The government is increasingly borrowing from the banking system going beyond the regular monthly calendar of auctions.
Primary dealers (PDs) said the government had borrowed money six-times over the past six months, hurried and unusual in recent years.
This signifies that the public sector is failing to finance its widening budget deficit as a result of poor revenue mobilisation.
The government usually borrows through short-term and long-term debt instruments to finance its budget deficit.
The dealers said that such types of auction create troubles for managing their funds as they get notice within a day or two.
The average amount that the government borrowed from the banking system in such a hurried manner was Tk 20 billion during the last six months beginning from January last.
The government also held such an unplanned auction on Monday last to borrow Tk 30 billion through short term bills.
The primary dealer banks who participated in the bidding told the FE this time government has borrowed through the 14-day bill instrument leading to the hike in yields.
Treasury chiefs working for different primary dealers said this type of borrowing is boon to those who have surplus fund but this is a problem for those who have liquidity crunch.
"Actually this time almost all banks under liquidity pressure and holding of such quick bidding creates problems for us," the head of treasury at a privately-owned bank told the FE.
He said the government should have predicted its borrowing needs accurately.
He noted the government may even pursue calendars of three or more months so that the financial institutions can better manage their funds.
"I've seen in Indonesia that they have been maintaining six-month calendars for borrowing through the treasury bills and bonds."
Head of treasury of BRAC Bank Shaheen Iqbal said long-term planning is good because it allows them to forecast the fund.
On Monday's auctions, he said, "We had adequate fund on the day. That's why, we didn't face any trouble."
Another treasury head of a private bank told the FE that as the yield is rising meaning the market has liquidity shortage.

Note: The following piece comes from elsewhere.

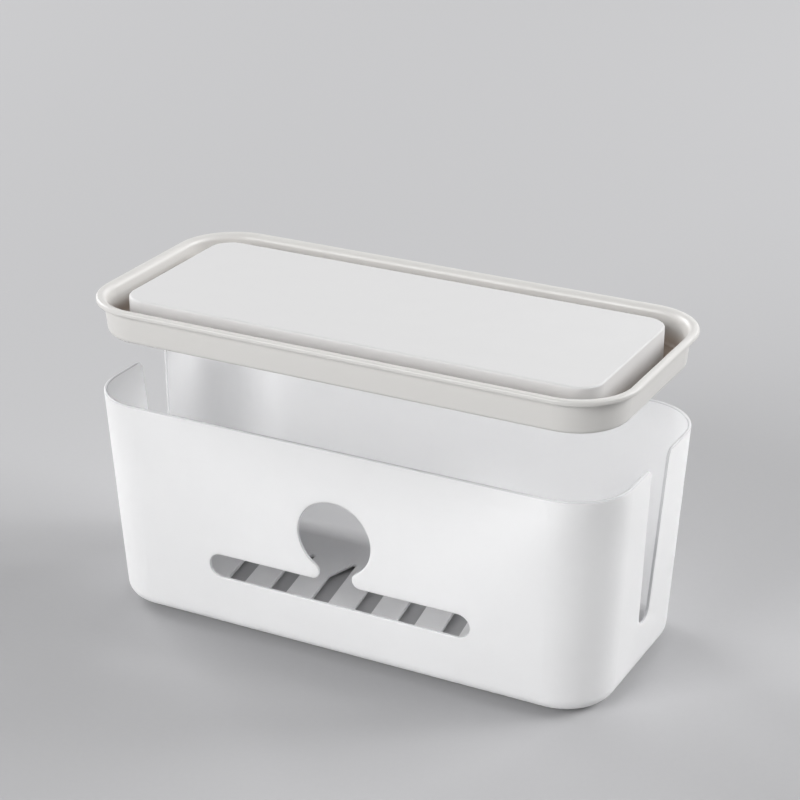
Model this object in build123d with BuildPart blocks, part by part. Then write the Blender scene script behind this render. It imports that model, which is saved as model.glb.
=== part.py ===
from build123d import *
import math
import os

# Cable management box: a drafted, open-topped tub for a socket strip, and a lift-off lid.
# X runs along the box, -Y is its front, +Z is up. The origin is on the table, under the middle.
# All sizes are in millimetres and all angles in degrees.

# Tub
box_length = 400  # outside, at the rim
box_width = 180  # outside, at the rim
box_height = 162  # underside of the floor to the rim
wall = 2.4
floor_thickness = 2.6
wall_draft = 3.3
rim_corner_radius = 42  # outside, in plan
base_corner_radius = 36.6  # the same corners at the underside
bottom_edge_radius = 10.5  # outside, all round the floor
rim_edge_radius = 1  # rim and notches, on both sides of the wall

# Cable notches, open at the rim, one in the middle of each end wall
notch_foot_height = 38  # floor's underside to the lowest point of the notch
notch_foot_radius = 9
notch_mouth_width = 32
notch_mouth_radius = 7

# Opening in the front wall: a round window joined by a short neck to a long slot
front_slot_length = 203
front_slot_width = 18
front_slot_height = 50.4  # floor's underside to the middle of the slot
window_radius = 28
neck_width = 25.2
neck_radius = 6.2  # rounding of the two tongues of wall beside the neck
front_edge_radius = 0.8  # on both sides of the wall

# Slanted vents in the floor
vent_count = 8
vent_pitch = 35.2
vent_width = 13.7
vent_length = 84
vent_parallel_length = 38  # stretch in which both sides run side by side
vent_tip_width = 3
vent_slant = 8.8
vent_corner_radius = 1.2
vent_edge_radius = 0.5  # on both sides of the floor

# Non-slip pads under the floor
pad_diameter = 18
pad_thickness = 3.6
pad_recess = 0.6
pad_clearance = 0.2
pad_inset = 34  # pad's centre to the sides of the underside
pad_edge = 0.4

# Lid tray: a lip that rests on the rim, a wall that drops into the mouth, and a ring-shaped floor
lid_raised = 66  # how far above its seat the lid is held
lid_seat_gap = 0.3
lid_fit = 1.1  # all round, between the tray's wall and the mouth of the tub
lip_height = 4.2
lip_overhang = 1.9
lip_top_radius = 1.6  # along the outer edge
lip_under_radius = 1.6
lip_inner_radius = 4.5  # where the lip rolls over into the trough
tray_drop = 21.7  # lip's underside to the tray's underside
tray_wall = 2
tray_floor = 2.2
tray_draft = 5.5
tray_bottom_radius = 3
trough_bottom_radius = 3

# Lid panel: an upside-down pan that stands in the tray and leaves a trough around it
trough_width = 14.8  # at the trough's floor
panel_sink = 0.3  # panel's top below the top of the lip
panel_corner_radius = 17
panel_edge_radius = 1.5
panel_wall = 2.2

# Catch tabs on the tray's floor, and the nubs of the panel that click into their windows
tab_width = 18
tab_height = 9
tab_thickness = 2
tab_clearance = 0.3
tab_spacing = 120
catch_width = 12
catch_height = 3
catch_sill = 3.5  # tray's floor to the lower edge of the catch window
nub_clearance = 0.4  # above, below and beside the nub
nub_reach = 1.2  # how far the nub enters the catch window

# A rounded edge takes at most this share of the thickness that carries it
most_rounding = 0.48
# The roll into the trough takes at most this share of the flat top of the lip
most_roll = 0.9

# Heights above the table
underside = pad_thickness - pad_recess
floor_top = underside + floor_thickness
rim = underside + box_height
lip_bottom = rim + lid_seat_gap + lid_raised
lip_top = lip_bottom + lip_height
tray_bottom = lip_bottom - tray_drop
trough_floor = tray_bottom + tray_floor
panel_top = lip_top - panel_sink

# How far a drafted wall leans in for each millimetre downwards
box_lean = math.tan(math.radians(wall_draft))
tray_lean = math.tan(math.radians(tray_draft))

# box_space: the room inside the tub, wider at the rim and rounded along the floor
space_inset = wall + (rim - floor_top) * box_lean

with BuildPart() as box_space:
    with BuildSketch(Plane.XY.offset(floor_top)):
        RectangleRounded(
            box_length - 2 * space_inset,
            box_width - 2 * space_inset,
            base_corner_radius - wall,
        )
    with BuildSketch(Plane.XY.offset(rim)):
        RectangleRounded(
            box_length - 2 * wall,
            box_width - 2 * wall,
            rim_corner_radius - wall,
        )
    loft(ruled=True)
    fillet(box_space.faces().sort_by(Axis.Z)[0].edges(), bottom_edge_radius - wall)

# vent: one slanted blade with parallel sides, each end cut back to a tip at its trailing corner
vent_lean = math.tan(math.radians(vent_slant))
half_vent_width = vent_width / 2
half_vent_length = vent_length / 2
half_parallel = vent_parallel_length / 2
tip_x = half_vent_width - half_vent_length * vent_lean

with BuildSketch() as vent:
    with BuildLine():
        Polyline(
            (-half_vent_width - half_parallel * vent_lean, half_parallel),
            (tip_x - vent_tip_width, half_vent_length),
            (tip_x, half_vent_length),
            (half_vent_width + half_parallel * vent_lean, -half_parallel),
            (vent_tip_width - tip_x, -half_vent_length),
            (-tip_x, -half_vent_length),
            close=True,
        )
    make_face()
    fillet(vent.vertices(), vent_corner_radius)

# box_body: the tub, moulded in one piece
base_inset = box_height * box_lean
half_mouth = notch_mouth_width / 2
slot_middle = underside + front_slot_height
slot_top = slot_middle + front_slot_width / 2
tongue_x = neck_width / 2 + neck_radius
tongue_middle = slot_top + neck_radius
tongue_to_window = math.sqrt((window_radius + neck_radius) ** 2 - tongue_x**2)
window_middle = tongue_middle + tongue_to_window
neck_top = tongue_middle + tongue_to_window * neck_radius / (window_radius + neck_radius)
pad_x = box_length / 2 - base_inset - pad_inset
pad_y = box_width / 2 - base_inset - pad_inset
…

In the meantime, the government treasury management at the finance division acknowledged they have been borrowing in such a manner to foot the bills of the Annual Development Programme (ADP).
He argued the government treasury cannot become bankrupt and a certain balance in the national exchequer must be maintained.
The 91-day T-bill yield rate increased by nearly 82 per cent to 6.67 (anualised) in June over the same period in 2018, that of 182-day T-bill jumped by 59 per cent and 364-day T-bill by 57 per cent during period under review.
The yield rate of long term T-bond also increased.
The yield of 2-year T-bond increased by 57 per cent in June over the same period last year. The yield of 5-year T-bond enhanced by nearly 35 per cent and that of 10-year T-bond rose nearly 14 per cent during the period under review.
However, the total financing to the budget in terms of GDP increased to over 3.0 per cent during July-March 2018-19 against nearly 2.0 per cent during the same period in 2017-2018, according to Bangladesh Bank data.